■ **WHAT THE TASK REQUIRES**:
Beneath this instruction is a block of data; output from it exactly the lines that run from the one containing "Reconstruct the object" through the one containing "floor at z = 0.", inclusive.

■ **SUPPLIED RECORDS**:
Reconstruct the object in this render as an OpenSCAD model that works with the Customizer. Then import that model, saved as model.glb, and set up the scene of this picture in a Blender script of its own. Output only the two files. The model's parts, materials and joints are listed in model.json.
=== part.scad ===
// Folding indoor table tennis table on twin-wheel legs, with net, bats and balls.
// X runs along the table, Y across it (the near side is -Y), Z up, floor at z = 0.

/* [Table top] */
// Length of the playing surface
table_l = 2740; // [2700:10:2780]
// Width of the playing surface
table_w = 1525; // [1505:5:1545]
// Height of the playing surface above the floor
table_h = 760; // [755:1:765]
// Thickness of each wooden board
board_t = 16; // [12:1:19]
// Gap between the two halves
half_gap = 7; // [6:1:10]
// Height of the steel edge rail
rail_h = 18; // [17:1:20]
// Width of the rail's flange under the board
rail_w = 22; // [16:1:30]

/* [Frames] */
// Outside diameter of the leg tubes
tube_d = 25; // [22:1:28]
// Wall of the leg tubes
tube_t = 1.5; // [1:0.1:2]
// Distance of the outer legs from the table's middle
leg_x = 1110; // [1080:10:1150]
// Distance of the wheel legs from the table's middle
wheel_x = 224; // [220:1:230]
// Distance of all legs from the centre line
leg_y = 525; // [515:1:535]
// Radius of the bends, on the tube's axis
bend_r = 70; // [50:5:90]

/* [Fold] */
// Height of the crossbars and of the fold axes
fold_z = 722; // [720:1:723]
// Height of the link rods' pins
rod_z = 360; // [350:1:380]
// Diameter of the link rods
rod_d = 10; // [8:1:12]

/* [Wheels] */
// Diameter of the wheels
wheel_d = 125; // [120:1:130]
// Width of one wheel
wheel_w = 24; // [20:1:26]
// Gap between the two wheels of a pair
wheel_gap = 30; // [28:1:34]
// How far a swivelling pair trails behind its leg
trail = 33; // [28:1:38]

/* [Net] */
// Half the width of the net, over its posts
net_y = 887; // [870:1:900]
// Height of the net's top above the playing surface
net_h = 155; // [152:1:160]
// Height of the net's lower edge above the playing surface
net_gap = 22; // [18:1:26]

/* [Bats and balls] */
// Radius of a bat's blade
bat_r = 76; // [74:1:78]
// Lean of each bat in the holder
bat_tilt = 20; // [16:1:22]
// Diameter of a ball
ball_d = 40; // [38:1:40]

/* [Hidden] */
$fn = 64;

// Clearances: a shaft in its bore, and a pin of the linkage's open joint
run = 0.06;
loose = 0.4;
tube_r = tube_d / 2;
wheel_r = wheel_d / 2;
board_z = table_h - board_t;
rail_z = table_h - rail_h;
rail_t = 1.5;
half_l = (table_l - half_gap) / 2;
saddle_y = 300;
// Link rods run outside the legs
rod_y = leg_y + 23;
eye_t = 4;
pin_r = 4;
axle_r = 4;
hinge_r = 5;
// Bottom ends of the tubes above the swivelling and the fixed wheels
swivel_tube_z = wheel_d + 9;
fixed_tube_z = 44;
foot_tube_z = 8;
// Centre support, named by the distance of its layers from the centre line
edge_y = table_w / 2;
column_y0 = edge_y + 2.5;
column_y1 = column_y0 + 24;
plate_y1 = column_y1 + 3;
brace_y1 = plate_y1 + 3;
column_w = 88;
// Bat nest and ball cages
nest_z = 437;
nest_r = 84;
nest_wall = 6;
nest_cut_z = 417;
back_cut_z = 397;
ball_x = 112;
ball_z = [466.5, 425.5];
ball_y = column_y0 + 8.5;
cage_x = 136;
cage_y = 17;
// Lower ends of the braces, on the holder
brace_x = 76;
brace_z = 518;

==

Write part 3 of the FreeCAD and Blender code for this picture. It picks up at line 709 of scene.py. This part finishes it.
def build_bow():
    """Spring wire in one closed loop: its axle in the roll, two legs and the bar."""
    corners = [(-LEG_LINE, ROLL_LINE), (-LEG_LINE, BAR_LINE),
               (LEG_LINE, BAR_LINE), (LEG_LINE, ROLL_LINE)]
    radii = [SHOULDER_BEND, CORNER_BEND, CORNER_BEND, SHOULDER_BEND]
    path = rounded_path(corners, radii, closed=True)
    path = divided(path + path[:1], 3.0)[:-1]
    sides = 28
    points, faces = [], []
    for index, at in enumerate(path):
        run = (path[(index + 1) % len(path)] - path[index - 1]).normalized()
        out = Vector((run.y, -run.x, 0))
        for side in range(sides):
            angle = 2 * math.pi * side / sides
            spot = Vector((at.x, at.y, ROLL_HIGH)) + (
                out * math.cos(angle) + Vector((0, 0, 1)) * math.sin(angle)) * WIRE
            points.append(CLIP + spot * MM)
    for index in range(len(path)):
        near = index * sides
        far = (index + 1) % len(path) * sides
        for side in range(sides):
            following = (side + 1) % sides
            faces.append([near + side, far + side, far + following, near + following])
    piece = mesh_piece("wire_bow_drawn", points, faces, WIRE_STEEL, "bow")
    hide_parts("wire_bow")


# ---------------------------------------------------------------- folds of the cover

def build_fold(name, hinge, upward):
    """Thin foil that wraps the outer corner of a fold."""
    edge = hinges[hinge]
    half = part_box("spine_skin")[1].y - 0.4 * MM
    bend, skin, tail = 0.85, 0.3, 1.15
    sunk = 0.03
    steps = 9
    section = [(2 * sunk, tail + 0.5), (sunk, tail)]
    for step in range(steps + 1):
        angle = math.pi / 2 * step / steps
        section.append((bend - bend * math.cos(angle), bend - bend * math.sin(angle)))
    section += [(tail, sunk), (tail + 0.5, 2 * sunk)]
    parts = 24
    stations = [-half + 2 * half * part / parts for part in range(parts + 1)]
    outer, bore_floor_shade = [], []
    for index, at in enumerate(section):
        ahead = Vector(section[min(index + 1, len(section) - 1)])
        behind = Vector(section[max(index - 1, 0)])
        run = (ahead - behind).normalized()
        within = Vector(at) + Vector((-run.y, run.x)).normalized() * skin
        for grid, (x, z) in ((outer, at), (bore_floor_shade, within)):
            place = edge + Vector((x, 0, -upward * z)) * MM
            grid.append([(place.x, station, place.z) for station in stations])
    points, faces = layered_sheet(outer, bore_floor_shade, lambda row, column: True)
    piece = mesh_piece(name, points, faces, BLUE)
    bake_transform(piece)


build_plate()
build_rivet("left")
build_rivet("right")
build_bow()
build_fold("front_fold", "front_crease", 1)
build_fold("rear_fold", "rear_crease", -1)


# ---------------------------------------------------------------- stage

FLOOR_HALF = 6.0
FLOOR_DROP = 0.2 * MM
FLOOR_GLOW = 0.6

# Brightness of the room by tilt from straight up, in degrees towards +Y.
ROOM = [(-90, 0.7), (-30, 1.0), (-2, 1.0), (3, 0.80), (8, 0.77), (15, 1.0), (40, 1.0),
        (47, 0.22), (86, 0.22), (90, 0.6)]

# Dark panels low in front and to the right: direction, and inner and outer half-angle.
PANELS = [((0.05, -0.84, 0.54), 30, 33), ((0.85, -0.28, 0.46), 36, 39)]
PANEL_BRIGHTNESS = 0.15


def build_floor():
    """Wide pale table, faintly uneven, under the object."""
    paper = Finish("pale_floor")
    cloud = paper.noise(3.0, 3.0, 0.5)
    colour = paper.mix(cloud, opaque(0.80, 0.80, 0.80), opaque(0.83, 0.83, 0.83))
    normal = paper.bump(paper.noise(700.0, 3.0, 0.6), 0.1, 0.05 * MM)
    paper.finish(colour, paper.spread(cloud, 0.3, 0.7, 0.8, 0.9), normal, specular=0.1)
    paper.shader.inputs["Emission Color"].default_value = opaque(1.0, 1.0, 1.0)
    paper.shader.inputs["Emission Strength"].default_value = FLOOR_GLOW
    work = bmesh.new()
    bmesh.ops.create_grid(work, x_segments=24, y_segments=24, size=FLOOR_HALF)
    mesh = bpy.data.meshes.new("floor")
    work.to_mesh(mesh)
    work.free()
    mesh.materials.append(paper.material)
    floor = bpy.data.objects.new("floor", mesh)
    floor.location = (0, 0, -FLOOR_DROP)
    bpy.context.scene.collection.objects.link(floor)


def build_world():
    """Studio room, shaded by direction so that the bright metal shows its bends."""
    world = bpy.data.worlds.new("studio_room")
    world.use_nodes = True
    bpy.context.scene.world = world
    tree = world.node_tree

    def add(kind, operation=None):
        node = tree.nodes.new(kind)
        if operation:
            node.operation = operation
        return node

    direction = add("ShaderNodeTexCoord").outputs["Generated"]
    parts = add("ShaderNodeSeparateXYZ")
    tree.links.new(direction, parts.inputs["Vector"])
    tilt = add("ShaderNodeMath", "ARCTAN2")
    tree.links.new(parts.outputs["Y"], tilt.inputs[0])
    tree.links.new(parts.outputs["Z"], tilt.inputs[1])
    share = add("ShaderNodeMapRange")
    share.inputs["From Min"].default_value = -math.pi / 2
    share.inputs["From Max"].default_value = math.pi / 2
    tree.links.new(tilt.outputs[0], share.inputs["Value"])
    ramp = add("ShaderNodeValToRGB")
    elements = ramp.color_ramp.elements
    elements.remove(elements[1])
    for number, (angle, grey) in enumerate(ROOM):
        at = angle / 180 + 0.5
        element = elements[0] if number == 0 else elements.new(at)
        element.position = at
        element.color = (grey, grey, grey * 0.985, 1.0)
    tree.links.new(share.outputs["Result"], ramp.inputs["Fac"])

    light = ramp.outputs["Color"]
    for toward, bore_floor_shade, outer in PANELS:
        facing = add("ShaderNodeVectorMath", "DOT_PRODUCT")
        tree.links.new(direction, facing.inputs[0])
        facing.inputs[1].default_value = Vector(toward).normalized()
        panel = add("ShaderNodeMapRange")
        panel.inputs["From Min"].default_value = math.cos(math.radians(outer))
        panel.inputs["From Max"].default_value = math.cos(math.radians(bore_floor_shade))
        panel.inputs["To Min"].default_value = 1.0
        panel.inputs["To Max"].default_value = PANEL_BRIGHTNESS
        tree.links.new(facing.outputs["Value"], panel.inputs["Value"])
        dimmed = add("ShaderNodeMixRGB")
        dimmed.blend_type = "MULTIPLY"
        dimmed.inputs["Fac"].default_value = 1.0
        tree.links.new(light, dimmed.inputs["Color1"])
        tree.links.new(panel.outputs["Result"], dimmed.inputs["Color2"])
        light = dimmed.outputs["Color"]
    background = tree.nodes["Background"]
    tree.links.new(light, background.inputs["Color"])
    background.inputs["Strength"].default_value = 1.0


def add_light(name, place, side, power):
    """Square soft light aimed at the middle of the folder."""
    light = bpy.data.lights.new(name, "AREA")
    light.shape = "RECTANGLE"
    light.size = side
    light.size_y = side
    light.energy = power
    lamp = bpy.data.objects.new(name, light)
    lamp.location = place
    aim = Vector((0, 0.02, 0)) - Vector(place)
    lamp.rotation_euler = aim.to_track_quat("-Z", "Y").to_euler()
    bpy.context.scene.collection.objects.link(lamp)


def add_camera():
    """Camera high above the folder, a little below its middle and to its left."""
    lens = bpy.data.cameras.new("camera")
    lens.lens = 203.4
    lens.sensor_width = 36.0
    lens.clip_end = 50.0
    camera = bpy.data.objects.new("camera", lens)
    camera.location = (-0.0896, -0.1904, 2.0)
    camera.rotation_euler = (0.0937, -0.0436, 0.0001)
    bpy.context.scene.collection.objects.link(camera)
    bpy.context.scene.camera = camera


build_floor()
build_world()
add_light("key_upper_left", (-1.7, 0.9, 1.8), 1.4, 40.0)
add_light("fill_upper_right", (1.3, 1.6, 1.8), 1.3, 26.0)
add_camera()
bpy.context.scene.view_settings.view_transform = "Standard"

■ **RIGHT ANSWER**:
Reconstruct the object in this render as an OpenSCAD model that works with the Customizer. Then import that model, saved as model.glb, and set up the scene of this picture in a Blender script of its own. Output only the two files. The model's parts, materials and joints are listed in model.json.
=== part.scad ===
// Folding indoor table tennis table on twin-wheel legs, with net, bats and balls.
// X runs along the table, Y across it (the near side is -Y), Z up, floor at z = 0.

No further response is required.